Finding Community(New Society, 2007) by Diana Leafe Christian presents a thorough overview of ecovillages and intentional communities and offers solid advice on how to research thoroughly, visit thoughtfully, evaluate intelligently and join gracefully. Intentional communities or ecovillages are an appealing choice for like-minded people who seek to create a family-oriented and ecologically sustainable lifestyle — a lifestyle they are unlikely to find anywhere else. This section tackles common questions and misconceptions about cohousing and community living.

I don’t want to live out in the boonies.

You don’t have to. A total of 1,520 communities listed themselves in the Online Directory of the Fellowship for Intentional Community (FIC) in 2006. (directory.ic.org) Of the nearly 1,000 communities which noted whether they were urban or rural, four out of ten said they were urban, suburban, or located in small towns. Six out of ten said they were rural. In this sample, anyway, at least 40 percent of the communities listing themselves online were not located way out in the country.

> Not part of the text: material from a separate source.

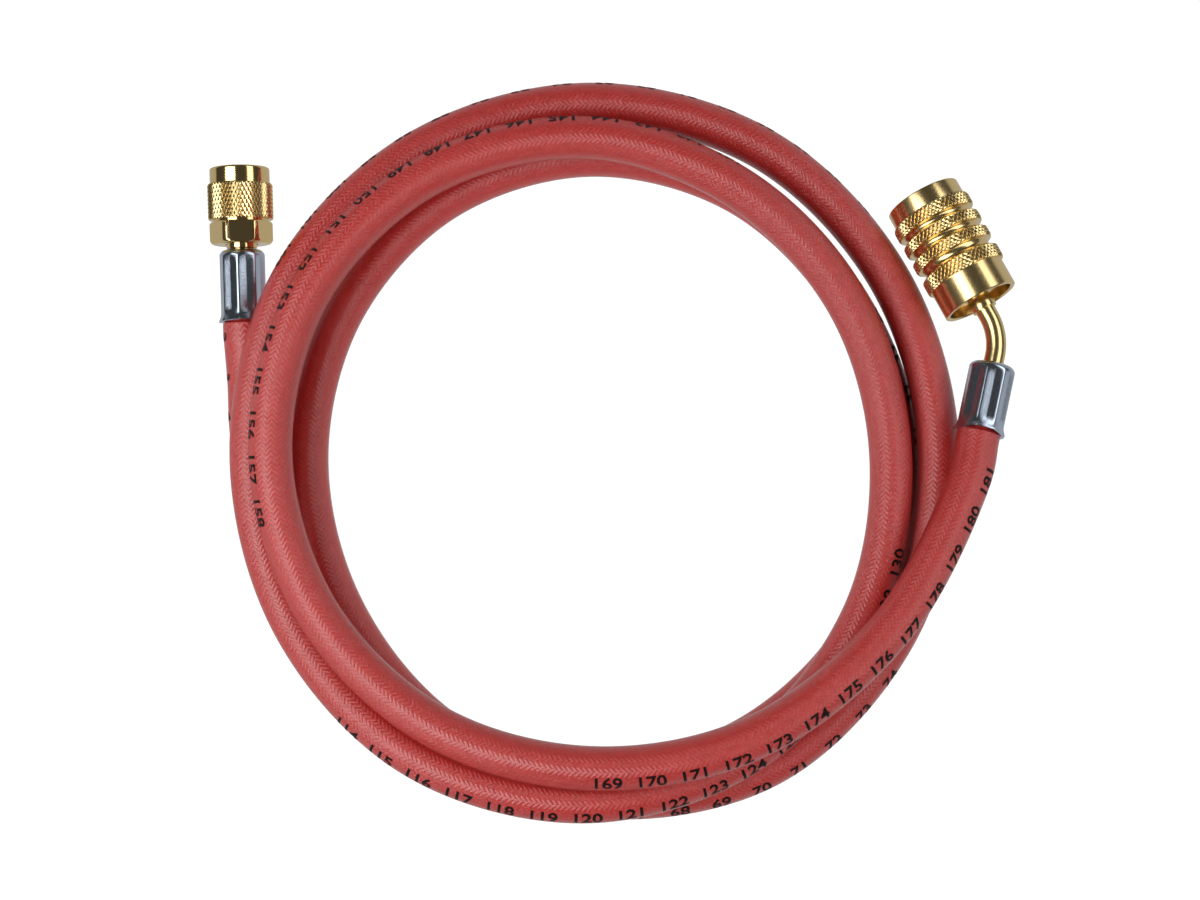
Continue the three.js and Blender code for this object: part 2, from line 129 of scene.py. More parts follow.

I don’t want to live with a bunch of hippies.

Few community members today consider themselves hippies. Some might identify themselves as non-mainstream or countercultural, others might identify themselves as relatively mainstream people who have an interest in community and sustainability. Many, such as members of cohousing communities, are essentially middle-class to upper-middle class people who live relatively normal lives — though more progressive, cooperative, and ecologically sustainable than most. Most communitarians are hard-working and responsible, not folks who fit the image of ’60s-era hippie stereotypes. What do most communitarians have in common? They tend to be health-conscious, environmentally aware, and politically and culturally progressive — the “cultural creatives” whom authors Paul Ray and Sherry Ruth Anderson describe in their book Cultural Creatives: How 50 Million People Are Changing the World (Three Rivers Press, 2001).